[Written instruction]: Extract each line where the string "joints" shows up.

━━ Source data

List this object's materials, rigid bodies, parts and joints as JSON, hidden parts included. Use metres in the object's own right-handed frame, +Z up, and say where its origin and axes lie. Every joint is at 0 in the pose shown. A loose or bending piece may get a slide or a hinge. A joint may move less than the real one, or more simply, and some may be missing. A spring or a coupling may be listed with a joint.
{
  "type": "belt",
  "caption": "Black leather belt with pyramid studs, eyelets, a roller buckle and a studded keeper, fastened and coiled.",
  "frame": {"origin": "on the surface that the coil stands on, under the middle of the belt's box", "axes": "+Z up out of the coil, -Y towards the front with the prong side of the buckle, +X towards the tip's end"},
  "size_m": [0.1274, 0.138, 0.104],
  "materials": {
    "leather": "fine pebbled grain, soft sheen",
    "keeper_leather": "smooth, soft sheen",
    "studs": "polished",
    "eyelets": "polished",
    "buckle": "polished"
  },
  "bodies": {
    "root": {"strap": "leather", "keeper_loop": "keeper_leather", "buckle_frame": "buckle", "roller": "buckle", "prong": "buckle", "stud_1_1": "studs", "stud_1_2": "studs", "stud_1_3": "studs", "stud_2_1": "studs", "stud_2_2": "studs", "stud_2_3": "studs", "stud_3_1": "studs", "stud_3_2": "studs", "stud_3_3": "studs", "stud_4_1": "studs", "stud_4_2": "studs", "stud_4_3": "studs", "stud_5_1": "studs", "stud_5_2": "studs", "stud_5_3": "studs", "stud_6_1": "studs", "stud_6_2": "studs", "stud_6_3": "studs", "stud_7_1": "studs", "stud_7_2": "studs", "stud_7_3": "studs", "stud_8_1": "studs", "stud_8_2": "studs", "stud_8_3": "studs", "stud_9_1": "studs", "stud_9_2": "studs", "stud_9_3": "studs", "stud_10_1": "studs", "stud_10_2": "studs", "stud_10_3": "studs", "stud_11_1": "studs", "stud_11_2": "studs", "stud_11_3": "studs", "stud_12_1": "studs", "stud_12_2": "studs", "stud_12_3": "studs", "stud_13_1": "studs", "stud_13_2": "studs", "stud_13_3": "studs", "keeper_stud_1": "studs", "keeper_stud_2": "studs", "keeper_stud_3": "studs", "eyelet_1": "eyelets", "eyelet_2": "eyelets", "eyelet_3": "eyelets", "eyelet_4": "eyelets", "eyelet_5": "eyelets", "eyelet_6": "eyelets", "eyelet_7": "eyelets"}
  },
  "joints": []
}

━━━━

[Output for this exercise]:
List this object's materials, rigid bodies, parts and joints as JSON, hidden parts included. Use metres in the object's own right-handed frame, +Z up, and say where its origin and axes lie. Every joint is at 0 in the pose shown. A loose or bending piece may get a slide or a hinge. A joint may move less than the real one, or more simply, and some may be missing. A spring or a coupling may be listed with a joint.
  "joints": []